One of the achievements of the Uruguay Round that led to the creation of WTO was the legalization of its dispute settlement. Colloquially known as the “Jewel in the Crown” of the multilateral trading system, the WTO dispute settlement is rightly considered as a one of its central pillars. Indeed, the innovation that the new systems brought was the departure from power-based system, which offered almost to place to developing countries, to one based on high adherence to the rules and compliance to the ruling (including by amending domestic laws) regardless of the Members’ (and disputants’) size.
The US – Gambling case is the oft-cited example of that shift symbolized by the persistence of right over might. Yet, despite guaranteeing the rule of law to all participants, African countries continue to find it hard to engage with the system. While the contribution of African countries in the shaping of international investment disputes and of the use of the international court of justice is well documented, their non-participation in the WTO dispute settlement is all the more so. A number of reasons have been cited for this shortfall, including by the WTO African Group itself. Apart from the human resources and financial constraints associated with the procedures as complainants, literature have also pointed at the low level of trade, which shield them from being the target.
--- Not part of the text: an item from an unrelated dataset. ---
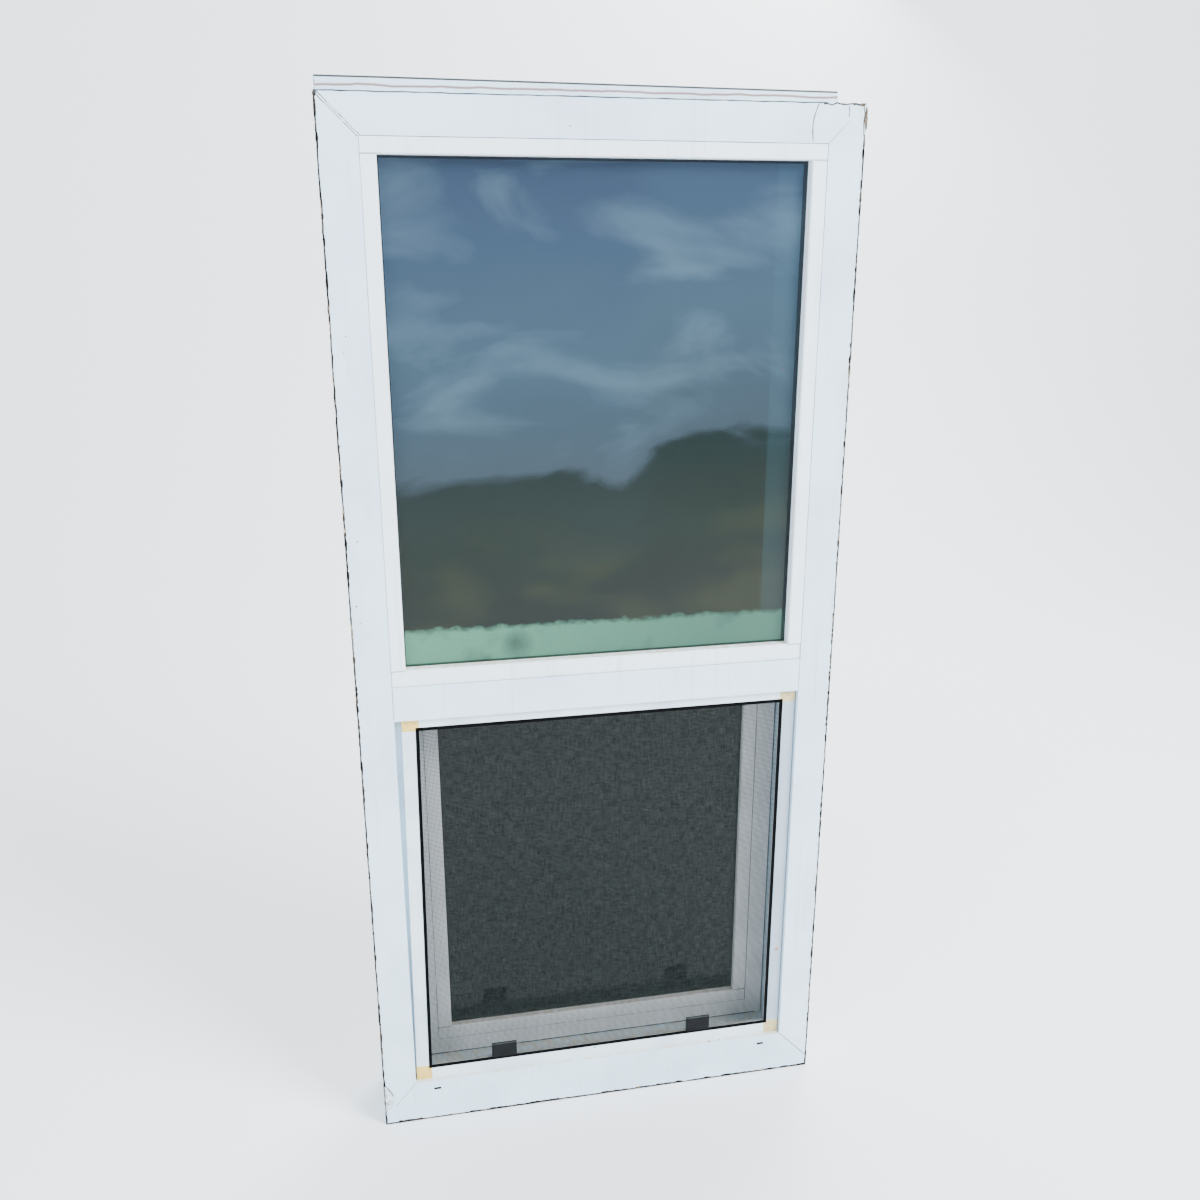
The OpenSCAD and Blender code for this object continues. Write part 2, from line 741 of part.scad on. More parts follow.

This necessarily does not imply they have never had the chance to want to litigate, particularly with regard to industrialized countries’ (agricultural) subsidies and other non-tariff barriers their products face when trying to enter these markets. What’s more, the celebrated US–Gambling case has also demonstrated that, unlike the European Union or the US for instance, developing countries do not have adequate retaliatory power after the triumph of the law. Hence the proposition of collective countermeasures, which, for obvious reasons, did not go far.
A Missed Opportunity to Establish an intra-REC Trade Dispute Record
The Tunisia/Morocco dispute poses another problem in international adjudication, namely that of jurisdictional overlap and forum shopping. Indeed, Morocco and Tunisia are parties to: (1) the Arab Mediterranean Free Trade Agreement (AMFTA) – the Agadir Agreement– a free trade agreement between Egypt, Jordan, Morocco and Tunisia covering agricultural, processed agricultural and industrial products (including school exercise books); (2) the Pan-Arab Free Trade Area (PAFTA); and the Arab Maghreb Union. Yet, Tunisia chose not to use any of these forums for the case at hand. While AMFTA and PAFTA are cross regional, as they involve countries of the Middle East, AMU is regional.
The Agadir Agreement provides for arbitral proceedings after a failed consultations phase. PAFTA on its part guarantees diplomatic procedures for the settlement of disputes and refers to the dispute settlement mechanisms of the Arab Investment Agreement when a matter relates to an investment. More importantly, the AMU, which is intra-African, also states that disputes related to the interpretation and application of the AMU treaty and related agreements shall be solved by a “judicial authority” composed of eight judges. One may of course argue that no courts have been established in the AMU to hear trade matters, which Tunisia could have resorted to. At the same time, no procedures as mandated by the treaty were ever engaged prior to filing the WTO complaint.
Studies explain why countries prefer the WTO forum to litigate their trade disagreements even when their RTAs provide for dispute settlement mechanisms. The experience of the WTO in the subject matter of the disputes and its strong enforcement mechanism are the prime reasons for this tendency. However, these findings only partially, if at all, apply to African countries. Although one should not overlook African regional courts’ role in settling disputes beyond what their mandate originally commanded, especially in human rights, the contention that these courts have not adjudicated trade matters because intra-African trade is so low that cases of abuses are seldom reported and litigated is probably not farfetched. But more importantly, African interstate trade disputes are not legion because Governments seem to have a strong preference for informal mechanisms to deal with disagreements. Yet, despite their preference for “African solutions to African problems”, including through dialogue (which is found in consultations procedures both at the level of the WTO and RECs), it is argued that economic concerns seem not to be as important to African states as are their border demarcations – as testified by their active involvement at the ICJ. Some authors even go on to suggest having a World Trade Court which will function as a court of appeal for the decisions emanating from all regional trade courts so as to ensure unity in interpretation of trade law.
Although practically difficult to achieve, a World Trade Court or this sort may also remove the feeling of guilt from African officials when dragging their fellows to a regional trade dispute settlement forum. Understandably, the political tensions among the AMU states concerning the Western Sahara, which has paralyzed the organization for decades now, may have prevented them from attempting to solve the matter intra-regionally.
While one can hope to actually see a first panel where not only the complainant is an African country Member, but also because the respondent is African, hence contributing to the WTO jurisprudence, one can also regret that the record of trade disputes in African RECs continues to be blank, and likely will remain so for quite some time. This status quo is definitely to the detriment of African regional trade rules which need clarifications and predictability too.